Appendix A. If you want Git integration

1. Configuration: Native Git Integration

Instead of running a separate command, you can configure Git to use nbdiff automatically whenever you run git diff on a .ipynb file.

To enable global Git integration:

nbdime config-git --enable --global

Now, a standard git diff will output a clean, readable notebook summary instead of raw JSON.

You can always see the nbdime configuration like this:

nbdime --config

2. Configure “No-Noise” Git Defaults

To ensure your Git history remains clean and your diffs focus only on code changes, configure nbdime to ignore noise globally.

Run these commands to tell the Git driver to skip metadata and outputs:

git config --global diff.jupyternotebook.command "git-nbdiffdriver diff --ignore-metadata --ignore-outputs"

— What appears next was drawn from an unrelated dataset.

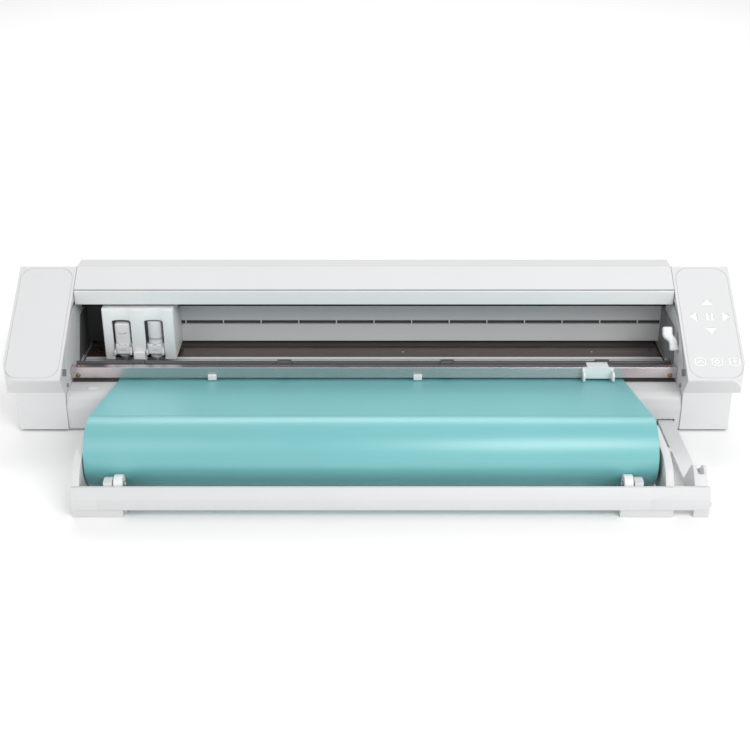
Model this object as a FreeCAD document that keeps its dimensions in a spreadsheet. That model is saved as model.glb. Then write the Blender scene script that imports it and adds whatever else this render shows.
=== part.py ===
import FreeCAD, Part
import math
import os

import Sketcher
from FreeCAD import Placement, Rotation, Vector

# Desktop vinyl cutter with a roll feeder drawer.
# X runs to the operator's right, Y away from the operator, Z up.
# The origin is on the floor, under the middle of the whole outline.

doc = FreeCAD.newDocument("vinylCutter")
sheet = doc.addObject("Spreadsheet::Sheet", "Dims")


class Size:
    """A length that knows its value and the sheet expression it comes from."""

    def __init__(self, text, value):
        self.text = text
        self.value = value

    def join(self, other, sign, swapped=False):
        left, right = (other, self) if swapped else (self, other)
        leftValue, rightValue = number(left), number(right)
        if sign == "+":
            value = leftValue + rightValue
        elif sign == "-":
            value = leftValue - rightValue
        elif sign == "*":
            value = leftValue * rightValue
        else:
            value = leftValue / rightValue
        return Size("(%s %s %s)" % (words(left), sign, words(right)), value)

    def __add__(self, other):
        return self.join(other, "+")

    def __radd__(self, other):
        return self.join(other, "+", True)

    def __sub__(self, other):
        return self.join(other, "-")

    def __rsub__(self, other):
        return self.join(other, "-", True)

    def __mul__(self, other):
        return self.join(other, "*")

    def __rmul__(self, other):
        return self.join(other, "*", True)

    def __truediv__(self, other):
        return self.join(other, "/")

    def __neg__(self):
        return self.join(-1, "*", True)


def number(size):
    return size.value if isinstance(size, Size) else float(size)


def words(size):
    if isinstance(size, Size):
        return size.text
    return "%.6g" % size if size >= 0 else "(%.6g)" % size


def dimension(alias, value):
    """Adds a row to the sheet and returns it as a Size."""
    row = dimension.row = getattr(dimension, "row", 0) + 1
    sheet.set("A%d" % row, alias)
    sheet.set("B%d" % row, "%g" % value)
    sheet.setAlias("B%d" % row, alias)
    return Size("Dims." + alias, float(value))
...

To verify your settings are active, run:

nbdime --config

Why it is not a good idea to use ignore flags for daily work

While integrating --ignore-metadata and --ignore-outputs into your global Git configuration significantly cleans up your workflow, there are several “blind spots” and technical risks you should include in your handbook.

1. The “False Clean” Security Risk

When you ignore metadata/outputs in git diff, you are only changing what you see in the terminal or browser. You are not cleaning the file itself.

2. Loss of “Result Provenance”

In many data science contexts, the output is the evidence.

3. Merge Conflict “Shadows”

Merging is more dangerous than diffing with these flags.

4. Broken Interactive Workflows (git add -p)

If you use interactive staging (git add -p or git add -e), Git expects a “dumb” line-by-line diff.